*These events will be held in-person and are open to current NYU students, faculty, and staff only. Attendees must RSVP for the locations.*
On Thursday & Friday, November 18-19th at 5 PM EST, Jay Garcia and the Department of Comparative Literature will host Sentient Flesh: Thinking in Disorder, Poiesis in Black, a book launch panel and lecture with R.A. Judy, Jay Garcia, Emanuela Bianchi, and Fred Moten!
Thursday, November 18th:
Jay Garcia, Emanuela Bianchi, Fred Moten in conversation with R.A. Judy about Sentient Flesh - RSVP HERE
Friday, November 19th:
"The Idea of Reading for Para-semiosis and Poetic Socialities" - Keynote Lecture by R.A. Judy - RSVP HERE
About the Book
In Sentient Flesh, R. A. Judy takes up freedman Tom Windham’s 1937 remark “we should have our liberty 'cause . . . us is human flesh" as a point of departure for an extended meditation on questions of the human, epistemology, and the historical ways in which the black being is understood.
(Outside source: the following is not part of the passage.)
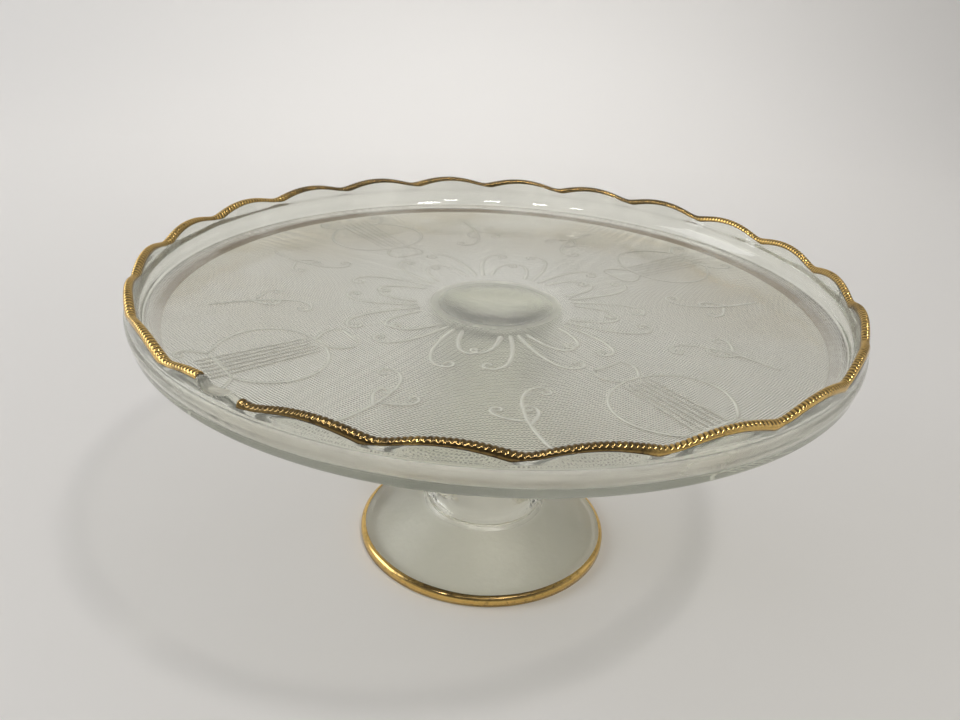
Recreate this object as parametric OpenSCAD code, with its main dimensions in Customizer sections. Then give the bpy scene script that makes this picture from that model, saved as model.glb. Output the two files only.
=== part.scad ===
// Pressed-glass cake stand: a round plate with a scalloped gallery on a hollow pedestal,
// joined hot with a wafer of glass. Fired gold on the rim and on the foot.
// Millimetres. Origin on the surface it stands on, at the centre of the foot, +Z up.

/* [Plate] */
// Outer radius of the plate's skirt
plate_r = 129.3; // [120:0.1:135]
// Height of the scallops' lowest points above the table
cusp_z = 115.3; // [105:0.1:125]
// Thickness of the plate's floor
floor_t = 3.7; // [3:0.1:5]
// Depth of the floor's top below the scallops' lowest points
well_depth = 12.3; // [9:0.1:14]
// Depth of the shallow dip at the middle of the plate
dip_depth = 1.6; // [0.8:0.1:2]

/* [Rim] */
// Number of scallops round the rim
scallops = 22; // [18:1:26]
// Rise of each scallop above its two lowest points
scallop_rise = 2.7; // [1.5:0.1:3.5]
// Direction of one of the lowest points, in degrees from +X
scallop_phase = 11.63; // [0:0.01:20]
// Width of the gilded crest, measured radially
gold_w = 3.2; // [2.4:0.1:4]
// Height of the gilded crest
gold_h = 1.6; // [1.2:0.1:2.4]
// Direction of the chip in the rim, in degrees from +X
chip_angle = 235.6; // [0:0.1:360]

/* [Pedestal] */
// Outer radius of the foot
foot_r = 50.8; // [45:0.1:60]
// Height of the foot's rolled edge
foot_edge_h = 4.2; // [3.5:0.1:5]
// Radius of the stem where it meets the foot
stem_foot_r = 22.5; // [18:0.5:26]
// Smallest radius of the stem
stem_waist_r = 19.5; // [16:0.5:22]
// Radius of the flared top of the stem
stem_top_r = 24.7; // [23:0.1:28]
// Wall thickness of the pedestal
pedestal_wall = 4; // [3:0.1:5]

/* [Relief] */
// Height of the raised lines on the plate's underside
relief_h = 0.7; // [0.4:0.1:1]
// Width of the raised lines
relief_w = 1.3; // [0.8:0.1:2]
// Strings of each lyre
strings = 6; // [5:1:9]

/* [Hidden] */
$fn = 96;

glass = "#c9cfc2";
glass_relief = "#dfe4da";
gold = "#c79a3c";

floor_top = cusp_z - well_depth;
floor_low = floor_top - floor_t;
gap = 360 / scallops;

// Gallery wall: nearly upright, with a wide fillet to the floor inside. Outside, a low step
// runs under the crest and the skirt's lower half leans in.
rim_out_r = plate_r - 0.7;
rim_in_r = rim_out_r - gold_w;
wall_foot_r = rim_in_r - 0.9;
wall_fillet = 8;
wall_foot_z = floor_top + wall_fillet;
wall_top_z = cusp_z - gold_h;
step_z = cusp_z - 4.4;
bevel_z = cusp_z - 8;
bevel_in = 0.9;
skirt_z = cusp_z - 12.9;
skirt_round = 1.6;
floor_edge_r = 119.5;

// One scallop is the top of a cylinder lying along a radius.
lobe_lap = 0.3;
lobe_inset = 0.05;
lobe_half = rim_in_r * sin(gap / 2);
lobe_r = (lobe_half * lobe_half + scallop_rise * scallop_rise) / (2 * scallop_rise);

// Chip: a ball that bites into the crest.
chip_ball_r = 12;
chip_bite = 3;
chip_half = 3.6;

// Gold: a thin skin over the crest and over the foot's rolled edge.
gild_t = 0.25;
gild_bevel = 0.5;
gild_low_z = 0.4;
gilding_step = gap / 10;
foot_roll_r = 2;
glass_foot_r = foot_r - gild_t;

// Stem, wafer and dip at the middle of the plate.
wafer_h = 2.4;
wafer_r = stem_top_r + 0.5;
stem_top_z = floor_low - wafer_h;
foot_shoulder_z = 17.5;
foot_waist_z = 52;
ring_r = 1.9;
bore_r = stem_waist_r - pedestal_wall;
ceiling_z = stem_top_z - 1.3;
ceiling_r = stem_top_r - 3.4;
ceiling_fall = 4.6;
dip_r = 24;

// ---- Curves --------------------------------------------------------------------------

// Points of an arc about c, from angle a0 to a1.
function arc(c, r, a0, a1, n) =
    [for (i = [0 : n]) let (a = a0 + (a1 - a0) * i / n) c + r * [cos(a), sin(a)]];

// Points of a smooth S from p to q, level at both ends: z changes slowly at each end.
function ease(p, q, n) =
    [for (i = [0 : n]) let (t = i / n) [p[0] + (q[0] - p[0]) * (1 - cos(180 * t)) / 2, p[1] + (q[1] - p[1]) * t]];

function direction(a) = [cos(a), sin(a)];

// Points of a scroll: it leaves p at a heading, bends gently, and curls up tighter towards its end.
function scroll(p, heading, length, bend, curl, n = 18) =
    [for (i = 0, q = p, t = 0.5 / n;
          i <= n;
          q = q + length / n * direction(heading + bend * t + curl * pow(t, 4)), i = i + 1, t = (i + 0.5) / n) q];

// Points of a cubic Bezier curve.
function bezier(p, n) =
    [for (i = [0 : n]) let (t = i / n, s = 1 - t)
        s * s * s * p[0] + 3 * s * s * t * p[1] + 3 * s * t * t * p[2] + t * t * t * p[3]];

function unit(v) = v / norm(v);
function along(p, i) = unit(p[min(i + 1, len(p) - 1)] - p[max(i - 1, 0)]);
function side(p, i, w) = let (d = along(p, i)) p[i] + w * [-d[1], d[0]];
function taper(i, n) = 1 - 0.35 * i / n;

// The flat shape of a raised line along p, a little narrower at its far end.
module line(p, w = relief_w) {
    n = len(p) - 1;
    left = [for (i = [0 : n]) side(p, i, w / 2 * taper(i, n))];
    right = [for (i = [n : -1 : 0]) side(p, i, -w / 2 * taper(i, n))];
    polygon(concat(left, right));
}

// Makes flat shapes stand down from the underside of the floor.
module raised() {
    translate([0, 0, floor_low - relief_h])
        linear_extrude(height = relief_h) children();
}

module both_sides() {
    children();
    mirror([0, 1]) children();
}

// ---- Plate ---------------------------------------------------------------------------

// A block of the gallery's crest, one scallop wide and lapping into its neighbours, with a round top.
module lobe(inner, outer, low_z, rise) {
    intersection() {
        rotate([0, 0, -lobe_lap])
            rotate_extrude(angle = gap + 2 * lobe_lap)
                translate([inner, low_z])
                    square([outer - inner, scallop_rise + gold_h + 6]);
        rotate([0, 0, gap / 2])
            translate([0, 0, cusp_z + scallop_rise + rise - lobe_r])
                rotate([0, 90, 0])
                    cylinder(r = lobe_r, h = 2 * outer);
    }
}

module around_rim() {
    for (i = [0 : scallops - 1])
        rotate([0, 0, scallop_phase + i * gap]) children();
}

module chip() {
    rotate([0, 0, chip_angle])
        translate([plate_r, 0, cusp_z + scallop_rise - chip_bite + chip_ball_r])
            sphere(r = chip_ball_r);
}

function plate_outline() = concat(
    [[0, floor_low], [floor_edge_r, floor_low]],
    arc([plate_r - bevel_in - skirt_round, skirt_z + skirt_round], skirt_round, -70, -5, 4),
    [[plate_r, bevel_z], [plate_r, step_z - 0.3], [rim_out_r, step_z + 0.4], [rim_out_r, wall_top_z]],
    [[rim_in_r, wall_top_z]],
    arc([wall_foot_r - wall_fillet, wall_foot_z], wall_fillet, 0, -90, 7),
    [[dip_r, floor_top]],
    [for (i = [1 : 6]) let (t = i / 6) [dip_r * (1 - t), floor_top - dip_depth * (1 - cos(180 * t)) / 2]]
);

module plate() {
    color(glass)
        difference() {
            union() {
                rotate_extrude() polygon(plate_outline());
                around_rim() lobe(rim_in_r + lobe_inset, rim_out_r - lobe_inset, wall_top_z - 0.5, -gold_h);
            }
            chip();
        }
}

// ---- Gold ----------------------------------------------------------------------------

// Height of the crest at radius r, in a direction a.
function crest_z(r, a) =
    let (off = (((a - scallop_phase) % gap) + gap) % gap - gap / 2, x = r * sin(off))
        cusp_z + scallop_rise - lobe_r + sqrt(lobe_r * lobe_r - x * x);

// Section of the gilded crest in a direction a: [radius, drop below the crest], going round it.
gilding_section = [[rim_in_r - gild_t, gold_h], [rim_out_r + gild_t, gold_h], [rim_out_r + gild_t, gild_bevel],
                   [rim_out_r + gild_t - gild_bevel, 0], [rim_in_r - gild_t + gild_bevel, 0],
                   [rim_in_r - gild_t, gild_bevel]];

function gilding_ring(a) =
    [for (p = gilding_section) [p[0] * cos(a), p[0] * sin(a), crest_z(p[0], a) - p[1]]];

// A closed skin over rings of points, with the first and last rings capped.
module skin(rings) {
    m = len(rings[0]);
    last = (len(rings) - 1) * m;
    sides = [for (i = [0 : len(rings) - 2], j = [0 : m - 1])
        let (k = (j + 1) % m) each [[i * m + j, i * m + k, (i + 1) * m + j],
                                    [i * m + k, (i + 1) * m + k, (i + 1) * m + j]]];
    polyhedron(
        points = [for (ring = rings) each ring],
        faces = concat(sides, [[for (j = [m - 1 : -1 : 0]) j]], [[for (j = [0 : m - 1]) last + j]]));
}

// The gilded crest: a band of even height that follows the scallops and stops at the chip.
module rim_gilding() {
    first = ceil((chip_angle + chip_half - scallop_phase) / gilding_step);
    past = floor((chip_angle - chip_half + 360 - scallop_phase) / gilding_step);
    color(gold)
        skin(concat(
            [gilding_ring(chip_angle + chip_half)],
            [for (i = [first : past]) gilding_ring(scallop_phase + i * gilding_step)],
            [gilding_ring(chip_angle - chip_half)]));
}

module foot_gilding() {
    color(gold)
        rotate_extrude()
            polygon(concat(
                [[glass_foot_r, gild_low_z], [foot_r, gild_low_z]],
                arc([foot_r - foot_roll_r, foot_edge_h - foot_roll_r], foot_roll_r, 0, 90, 6),
                arc([foot_r - foot_roll_r, foot_edge_h - foot_roll_r], foot_roll_r - gild_t, 90, 0, 6)
            ));
}

// ---- Pedestal ------------------------------------------------------------------------

module joining_wafer() {
    color(glass)
        rotate_extrude()
            polygon(concat(
                [[0, stem_top_z]],
                arc([wafer_r - wafer_h / 2, stem_top_z + wafer_h / 2], wafer_h / 2, -90, 90, 8),
                [[0, floor_low]]
            ));
}

// Outside of the pedestal from the table up, then the hollow from the top down.
function pedestal_outline() = concat(
    [[glass_foot_r - 4.5, 0], [glass_foot_r - 0.4, 0], [glass_foot_r, gild_low_z]],
    arc([foot_r - foot_roll_r, foot_edge_h - foot_roll_r], foot_roll_r - gild_t, 0, 90, 6),
    bezier([[foot_r - foot_roll_r - 2, foot_edge_h], [41, 7], [32, 12],
            [stem_foot_r + 0.8, foot_shoulder_z - 1.6]], 8),
    arc([stem_foot_r - 0.7, foot_shoulder_z + 0.6], ring_r, -50, 70, 6),
    ease([stem_foot_r - 1, foot_shoulder_z + 3.6], [stem_waist_r, foot_waist_z], 8),
    ease([stem_waist_r + 0.01, foot_waist_z + 1], [stem_top_r - 1, stem_top_z - 2], 10),
    [[stem_top_r, stem_top_z], [0, stem_top_z]],
    [for (i = [0 : 6]) let (t = i / 6) [ceiling_r * t, ceiling_z - ceiling_fall * t * t]],
    ease([ceiling_r + 0.3, ceiling_z - ceiling_fall - 1], [bore_r, foot_waist_z], 8),
    [[stem_foot_r - pedestal_wall, foot_shoulder_z + 1]],
    [[stem_foot_r + 3, foot_shoulder_z - 2.5 - pedestal_wall]],
    [[glass_foot_r - 6, 1.2]]
);

module pedestal() {
    color(glass) rotate_extrude() polygon(pedestal_outline());
}

// ---- Relief on the underside of the plate --------------------------------------------

lyre_at = 37;
lyre_base_r = 107;
lyre_neck_r = 71;
lyre_base_half = 9;
lyre_wide_r = 92;
lyre_wide_half = 24;
string_gap = 2.7;
string_w = 0.8;

module lyre() {
    both_sides() {
        line(bezier([[lyre_base_r, lyre_base_half], [lyre_wide_r, lyre_wide_half],
                     [lyre_neck_r + 1, lyre_wide_half - 5], [lyre_neck_r, 1]], 14));
        line(scroll([lyre_base_r + 1, lyre_base_half - 1], 40, 17, 0, 330));
    }
    line([[lyre_base_r, -lyre_base_half - 1], [lyre_base_r, lyre_base_half + 1]]);
    line([[lyre_neck_r + 1, 0], [lyre_neck_r - 5, 0]]);
    for (i = [0 : strings - 1])
        let (v = (i - (strings - 1) / 2) * string_gap)
            line([[lyre_base_r - 1, v], [lyre_neck_r + 4 + abs(v) / 3, v]], string_w);
}

module lyre_reliefs() {
    color(glass_relief)
        raised()
            for (i = [0 : 3]) rotate(lyre_at + 90 * i) lyre();
}

spray_r = 68;
spray_turn = 14;

// Three curling stalks that spring from one point.
module spray() {
    line(scroll([spray_r, 0], 12, 34, -20, -330));
    line(scroll([spray_r + 4, 1.4], 50, 30, -30, -330));
    line(scroll([spray_r + 6, 0.2], -55, 26, 40, 330));
}

module spray_reliefs() {
    color(glass_relief)
        raised()
            for (i = [0 : 3])
                rotate(lyre_at + 45 + 90 * i)
                    both_sides() rotate(spray_turn) spray();
}

plume_at = 14.5;
plume_r = 33;

// A fan of long curled plumes.
module plume_fan() {
    both_sides() {
        line(scroll([plume_r, 1.4], 4, 40, 14, 330));
        line(scroll([plume_r, 4.6], 14, 27, 22, 330));
    }
    line([[plume_r, 0], [plume_r + 29, 0]], string_w);
}

module plume_reliefs() {
    color(glass_relief)
        raised()
            for (i = [0 : 7]) rotate(plume_at + 45 * i) plume_fan();
}

plate();
joining_wafer();
pedestal();
rim_gilding();
foot_gilding();
lyre_reliefs();
spray_reliefs();
plume_reliefs();
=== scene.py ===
"""Looks of the pressed-glass cake stand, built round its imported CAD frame.

Lengths are in millimetres and become metres when a mesh is made. Lights alone are placed in metres.
"""
import math

import bmesh
import bpy
import numpy as np
from mathutils import Matrix, Vector
from mathutils.geometry import delaunay_2d_cdt


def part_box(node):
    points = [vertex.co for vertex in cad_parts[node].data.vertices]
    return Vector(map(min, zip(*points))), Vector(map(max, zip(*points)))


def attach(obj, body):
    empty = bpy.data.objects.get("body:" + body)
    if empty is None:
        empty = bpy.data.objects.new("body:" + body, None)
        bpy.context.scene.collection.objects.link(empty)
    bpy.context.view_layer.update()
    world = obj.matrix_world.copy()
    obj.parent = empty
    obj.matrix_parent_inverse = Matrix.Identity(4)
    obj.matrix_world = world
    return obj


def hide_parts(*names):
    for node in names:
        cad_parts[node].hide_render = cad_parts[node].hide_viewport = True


MM = 0.001

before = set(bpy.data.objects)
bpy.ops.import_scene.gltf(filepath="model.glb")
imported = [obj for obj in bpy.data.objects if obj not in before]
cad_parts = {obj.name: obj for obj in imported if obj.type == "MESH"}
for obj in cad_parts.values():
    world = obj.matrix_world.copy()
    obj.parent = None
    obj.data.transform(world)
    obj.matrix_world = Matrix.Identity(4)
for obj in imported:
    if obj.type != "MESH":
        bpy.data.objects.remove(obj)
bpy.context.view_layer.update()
scene = bpy.context.scene


# ---- Sizes, from the frame -----------------------------------------------------------

def corner(node, end, axis):
    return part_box(node)[end][axis] / MM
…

Drawing on numerous fields, from literary theory and musicology, to political theory and phenomenology, as well as Greek and Arabic philosophy, Judy engages literary texts and performative practices such as music and dance that express knowledge and conceptions of humanity appositional to those grounding modern racialized capitalism. Operating as critiques of Western humanism, these practices and modes of being-in-the-world—which he theorizes as “thinking in disorder,” or “poiēsis in black”—foreground the irreducible concomitance of flesh, thinking, and personhood. As Judy demonstrates, recognizing this concomitance is central to finding a way past the destructive force of ontology that still holds us in thrall. Erudite and capacious, Sentient Flesh offers a major intervention in the black study of life.
R. A. Judy is Professor of Critical and Cultural Studies at the University of Pittsburgh and author of (Dis)forming the American Canon: African-Arabic Slave Narratives and the Vernacular.